* **Brief**: Work out how many lines hold the string "scene". The answer is a single number, nothing more.

* **Given records**:

====

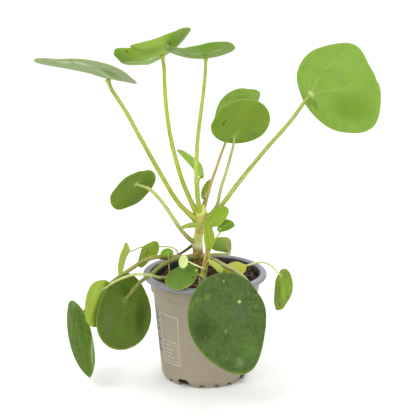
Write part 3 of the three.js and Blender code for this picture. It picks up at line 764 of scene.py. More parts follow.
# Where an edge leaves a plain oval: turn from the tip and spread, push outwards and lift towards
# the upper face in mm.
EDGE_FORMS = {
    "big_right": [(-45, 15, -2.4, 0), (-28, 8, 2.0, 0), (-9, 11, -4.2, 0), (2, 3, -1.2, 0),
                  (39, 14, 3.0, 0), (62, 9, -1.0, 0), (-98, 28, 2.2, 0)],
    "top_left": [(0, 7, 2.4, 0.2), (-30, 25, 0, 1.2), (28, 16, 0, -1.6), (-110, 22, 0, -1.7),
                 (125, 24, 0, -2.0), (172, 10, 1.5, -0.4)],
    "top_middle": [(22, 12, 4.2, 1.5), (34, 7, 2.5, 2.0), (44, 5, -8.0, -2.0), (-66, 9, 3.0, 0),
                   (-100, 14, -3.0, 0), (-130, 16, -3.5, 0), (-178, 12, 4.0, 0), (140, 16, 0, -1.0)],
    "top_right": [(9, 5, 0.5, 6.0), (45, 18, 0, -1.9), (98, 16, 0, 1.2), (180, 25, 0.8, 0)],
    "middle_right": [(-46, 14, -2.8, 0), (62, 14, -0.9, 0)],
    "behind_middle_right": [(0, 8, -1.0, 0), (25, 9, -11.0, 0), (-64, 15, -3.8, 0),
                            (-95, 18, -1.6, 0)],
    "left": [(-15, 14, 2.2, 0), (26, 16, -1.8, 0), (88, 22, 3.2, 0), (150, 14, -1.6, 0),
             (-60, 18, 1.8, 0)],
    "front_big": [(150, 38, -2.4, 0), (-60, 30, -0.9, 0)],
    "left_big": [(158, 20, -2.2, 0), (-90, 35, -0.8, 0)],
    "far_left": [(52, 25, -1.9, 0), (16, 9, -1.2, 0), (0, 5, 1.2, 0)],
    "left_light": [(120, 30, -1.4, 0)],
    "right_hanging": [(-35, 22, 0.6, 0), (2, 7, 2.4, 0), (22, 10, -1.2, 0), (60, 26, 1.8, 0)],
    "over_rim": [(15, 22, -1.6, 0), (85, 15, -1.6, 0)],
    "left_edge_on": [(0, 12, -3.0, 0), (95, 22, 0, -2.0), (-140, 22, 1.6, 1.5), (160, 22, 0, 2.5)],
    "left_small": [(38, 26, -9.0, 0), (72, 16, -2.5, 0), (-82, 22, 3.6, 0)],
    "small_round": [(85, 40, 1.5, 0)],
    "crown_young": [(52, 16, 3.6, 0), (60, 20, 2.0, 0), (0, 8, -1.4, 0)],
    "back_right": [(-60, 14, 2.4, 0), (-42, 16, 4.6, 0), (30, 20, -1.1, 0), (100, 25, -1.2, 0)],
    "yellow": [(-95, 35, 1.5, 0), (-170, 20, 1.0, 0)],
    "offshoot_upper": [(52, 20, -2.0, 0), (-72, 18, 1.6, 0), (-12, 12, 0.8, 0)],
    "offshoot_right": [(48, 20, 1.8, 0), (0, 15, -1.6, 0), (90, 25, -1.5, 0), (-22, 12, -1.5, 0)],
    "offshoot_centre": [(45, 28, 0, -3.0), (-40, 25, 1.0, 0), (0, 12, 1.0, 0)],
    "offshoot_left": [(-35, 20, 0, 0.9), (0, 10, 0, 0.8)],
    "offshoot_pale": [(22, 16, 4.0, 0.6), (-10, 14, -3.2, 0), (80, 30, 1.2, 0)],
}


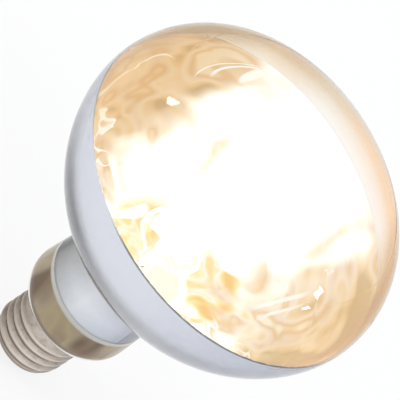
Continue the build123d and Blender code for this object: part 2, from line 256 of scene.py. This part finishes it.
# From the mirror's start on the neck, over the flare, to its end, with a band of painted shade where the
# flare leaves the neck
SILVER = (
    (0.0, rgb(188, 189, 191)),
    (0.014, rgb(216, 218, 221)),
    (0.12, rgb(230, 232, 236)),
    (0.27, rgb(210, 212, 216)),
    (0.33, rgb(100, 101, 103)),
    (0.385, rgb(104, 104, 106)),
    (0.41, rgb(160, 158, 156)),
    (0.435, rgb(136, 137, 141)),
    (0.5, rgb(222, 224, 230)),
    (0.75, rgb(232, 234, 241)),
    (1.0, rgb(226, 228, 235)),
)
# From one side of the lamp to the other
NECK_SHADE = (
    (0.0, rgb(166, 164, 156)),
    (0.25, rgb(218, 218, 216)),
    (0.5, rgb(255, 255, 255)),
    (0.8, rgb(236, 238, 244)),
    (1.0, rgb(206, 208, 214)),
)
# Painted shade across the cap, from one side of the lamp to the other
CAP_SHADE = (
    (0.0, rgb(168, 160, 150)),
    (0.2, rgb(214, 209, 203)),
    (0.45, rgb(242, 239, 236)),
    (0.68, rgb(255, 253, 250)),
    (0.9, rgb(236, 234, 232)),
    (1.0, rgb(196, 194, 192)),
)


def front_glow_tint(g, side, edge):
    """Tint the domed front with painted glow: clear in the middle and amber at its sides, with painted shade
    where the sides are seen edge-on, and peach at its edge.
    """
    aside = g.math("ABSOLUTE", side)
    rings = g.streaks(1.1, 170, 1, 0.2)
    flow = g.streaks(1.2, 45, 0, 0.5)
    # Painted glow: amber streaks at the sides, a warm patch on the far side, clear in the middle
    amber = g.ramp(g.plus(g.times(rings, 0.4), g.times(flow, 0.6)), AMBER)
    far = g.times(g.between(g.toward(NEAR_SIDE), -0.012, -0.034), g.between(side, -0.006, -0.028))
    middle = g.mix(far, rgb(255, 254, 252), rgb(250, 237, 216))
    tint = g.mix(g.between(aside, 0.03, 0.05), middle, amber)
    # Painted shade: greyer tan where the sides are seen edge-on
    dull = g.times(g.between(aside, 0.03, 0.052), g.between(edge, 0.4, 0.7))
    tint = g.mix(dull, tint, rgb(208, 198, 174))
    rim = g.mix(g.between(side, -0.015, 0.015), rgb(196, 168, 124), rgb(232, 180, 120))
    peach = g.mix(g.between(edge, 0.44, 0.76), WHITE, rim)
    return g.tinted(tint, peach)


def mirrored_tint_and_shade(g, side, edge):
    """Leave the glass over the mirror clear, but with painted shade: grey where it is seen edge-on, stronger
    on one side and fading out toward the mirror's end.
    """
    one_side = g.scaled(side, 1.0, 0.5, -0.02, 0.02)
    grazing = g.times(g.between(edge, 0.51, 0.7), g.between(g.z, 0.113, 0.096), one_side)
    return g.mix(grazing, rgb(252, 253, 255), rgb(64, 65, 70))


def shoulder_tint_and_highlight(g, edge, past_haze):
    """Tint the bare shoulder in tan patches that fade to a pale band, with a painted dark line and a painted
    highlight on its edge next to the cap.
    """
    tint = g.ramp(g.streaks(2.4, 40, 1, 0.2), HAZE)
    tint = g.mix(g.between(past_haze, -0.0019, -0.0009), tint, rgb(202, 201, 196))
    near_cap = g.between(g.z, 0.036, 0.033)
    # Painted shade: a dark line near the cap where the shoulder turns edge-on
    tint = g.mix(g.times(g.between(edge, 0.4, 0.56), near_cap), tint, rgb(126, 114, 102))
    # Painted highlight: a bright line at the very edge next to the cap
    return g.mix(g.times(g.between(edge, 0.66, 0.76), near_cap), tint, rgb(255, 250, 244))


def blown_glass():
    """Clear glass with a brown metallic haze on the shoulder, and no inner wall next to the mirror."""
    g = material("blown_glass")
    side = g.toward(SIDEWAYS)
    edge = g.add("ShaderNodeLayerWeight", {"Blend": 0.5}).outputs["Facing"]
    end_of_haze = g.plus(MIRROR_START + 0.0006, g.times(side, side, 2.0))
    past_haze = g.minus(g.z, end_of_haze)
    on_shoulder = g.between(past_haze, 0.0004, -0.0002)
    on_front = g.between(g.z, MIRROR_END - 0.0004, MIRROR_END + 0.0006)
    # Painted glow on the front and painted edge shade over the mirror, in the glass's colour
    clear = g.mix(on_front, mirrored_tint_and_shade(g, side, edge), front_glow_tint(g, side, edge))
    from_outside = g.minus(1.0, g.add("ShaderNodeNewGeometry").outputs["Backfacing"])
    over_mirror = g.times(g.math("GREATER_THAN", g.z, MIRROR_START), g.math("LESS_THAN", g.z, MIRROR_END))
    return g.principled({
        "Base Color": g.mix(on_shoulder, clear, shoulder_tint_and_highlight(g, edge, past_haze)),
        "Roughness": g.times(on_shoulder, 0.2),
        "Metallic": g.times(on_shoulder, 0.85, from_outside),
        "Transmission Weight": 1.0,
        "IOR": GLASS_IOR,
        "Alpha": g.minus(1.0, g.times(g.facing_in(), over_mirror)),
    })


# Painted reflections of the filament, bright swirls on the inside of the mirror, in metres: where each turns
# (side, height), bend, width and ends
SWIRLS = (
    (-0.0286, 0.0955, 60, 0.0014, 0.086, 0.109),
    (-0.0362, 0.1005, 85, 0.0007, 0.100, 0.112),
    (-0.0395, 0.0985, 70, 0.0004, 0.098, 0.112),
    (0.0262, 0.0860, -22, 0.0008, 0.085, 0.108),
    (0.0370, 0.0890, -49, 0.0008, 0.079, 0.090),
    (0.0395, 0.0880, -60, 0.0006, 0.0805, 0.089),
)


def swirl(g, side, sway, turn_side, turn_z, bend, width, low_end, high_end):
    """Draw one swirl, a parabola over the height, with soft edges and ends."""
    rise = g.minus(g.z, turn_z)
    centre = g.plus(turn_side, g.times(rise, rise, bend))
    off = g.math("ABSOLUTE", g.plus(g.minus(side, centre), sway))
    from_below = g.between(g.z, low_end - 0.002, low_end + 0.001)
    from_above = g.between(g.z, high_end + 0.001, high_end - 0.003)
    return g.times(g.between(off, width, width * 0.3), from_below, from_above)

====

* **Result below**: 2